The Hebrew Gymnasium was founded in Munkacs five years after the first Hebrew speaking elementary school in Czechoslovakia was established there in 1920. It soon became the most prestigious Hebrew high school east of Warsaw. Zionist activism along with chasidic pietism contributed to a community percolating with excitement, intrigue and at times internecine conflict
In 1935, Chaim Kugel, formerly director of the Munkacs gymnasium and then Jewish Party delegate to the Czechoslovak Parliament, gave a speech during a parliamentary debate: "…It is completely impossible to adequately describe the poverty in the area. The Jews… are affected equally along with the rest…. I strongly wish to protest any attempt to blame the poverty of the Subcarpathian Ruthenian peasantry on the Jews" .
Government policies were covertly directed against Jews, who bore a heavy share of taxes and had difficulty getting high civil service positions.

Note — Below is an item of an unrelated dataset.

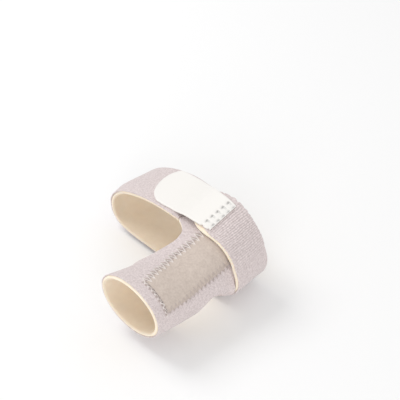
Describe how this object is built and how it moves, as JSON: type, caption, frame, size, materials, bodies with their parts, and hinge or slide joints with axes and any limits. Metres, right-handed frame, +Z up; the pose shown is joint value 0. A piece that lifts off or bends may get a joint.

In 1939, the Hungarians seized and annexed Subcarpathian Rus—including Munkacs—taking advantage of the dismemberment of Czechoslovakia. Though antisemitic legislation was introduced by the Hungarian authorities, Subcarpathian Rus, like the rest of Hungary, remained a relative haven for Jews until Nazi Germany occupied Hungary in 1944.
In the spring of 1944 there were nearly 15,000 Jewish residents of the town. This ended on May 30, 1944 when the city was pronounced Judenrein.
Today, Mukachevo is experiencing a Jewish renaissance of sorts with the establishment of a supervised kosher kitchen, a mikveh, Jewish summer camp in addition to the prayer services which take place three times daily. In July 2006, a new synagogue was dedicated on the site of a pre-war hasidic synagogue.